To do: Where a line holds "hinge", copy it.

Supplied material:
______________________________
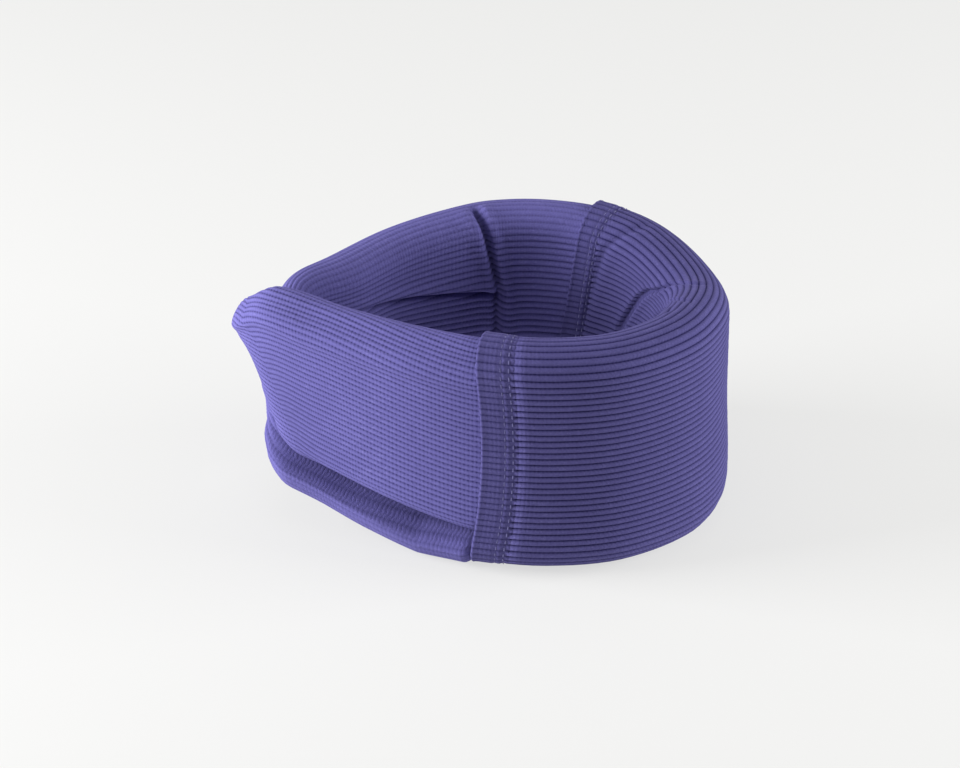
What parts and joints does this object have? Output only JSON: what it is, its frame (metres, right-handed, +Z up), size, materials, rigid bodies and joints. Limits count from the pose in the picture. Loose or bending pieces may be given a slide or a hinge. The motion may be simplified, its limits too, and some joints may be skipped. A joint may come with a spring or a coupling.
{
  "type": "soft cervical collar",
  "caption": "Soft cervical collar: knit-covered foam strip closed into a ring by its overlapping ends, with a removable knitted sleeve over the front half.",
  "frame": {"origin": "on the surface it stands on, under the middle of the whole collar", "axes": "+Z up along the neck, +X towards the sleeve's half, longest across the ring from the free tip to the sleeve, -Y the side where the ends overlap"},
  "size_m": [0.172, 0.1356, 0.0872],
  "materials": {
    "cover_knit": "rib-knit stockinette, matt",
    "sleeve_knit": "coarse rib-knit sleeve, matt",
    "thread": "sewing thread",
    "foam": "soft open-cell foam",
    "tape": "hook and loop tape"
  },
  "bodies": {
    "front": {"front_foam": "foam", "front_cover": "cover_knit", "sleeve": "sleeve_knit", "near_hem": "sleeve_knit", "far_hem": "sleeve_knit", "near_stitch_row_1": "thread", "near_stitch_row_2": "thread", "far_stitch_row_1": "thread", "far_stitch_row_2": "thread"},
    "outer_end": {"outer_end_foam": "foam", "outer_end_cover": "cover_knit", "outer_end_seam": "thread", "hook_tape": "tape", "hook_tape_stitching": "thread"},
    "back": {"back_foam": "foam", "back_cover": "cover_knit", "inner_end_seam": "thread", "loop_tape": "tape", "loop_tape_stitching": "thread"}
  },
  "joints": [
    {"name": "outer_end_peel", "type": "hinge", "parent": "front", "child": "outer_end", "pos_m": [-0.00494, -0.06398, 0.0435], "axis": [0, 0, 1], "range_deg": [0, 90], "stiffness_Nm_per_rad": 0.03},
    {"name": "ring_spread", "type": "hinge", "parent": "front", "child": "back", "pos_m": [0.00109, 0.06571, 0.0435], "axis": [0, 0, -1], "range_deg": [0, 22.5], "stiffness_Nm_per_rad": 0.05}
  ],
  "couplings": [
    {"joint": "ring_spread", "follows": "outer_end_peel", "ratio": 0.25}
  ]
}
______________________________
The reply:
What parts and joints does this object have? Output only JSON: what it is, its frame (metres, right-handed, +Z up), size, materials, rigid bodies and joints. Limits count from the pose in the picture. Loose or bending pieces may be given a slide or a hinge. The motion may be simplified, its limits too, and some joints may be skipped. A joint may come with a spring or a coupling.
    {"name": "outer_end_peel", "type": "hinge", "parent": "front", "child": "outer_end", "pos_m": [-0.00494, -0.06398, 0.0435], "axis": [0, 0, 1], "range_deg": [0, 90], "stiffness_Nm_per_rad": 0.03},
    {"name": "ring_spread", "type": "hinge", "parent": "front", "child": "back", "pos_m": [0.00109, 0.06571, 0.0435], "axis": [0, 0, -1], "range_deg": [0, 22.5], "stiffness_Nm_per_rad": 0.05}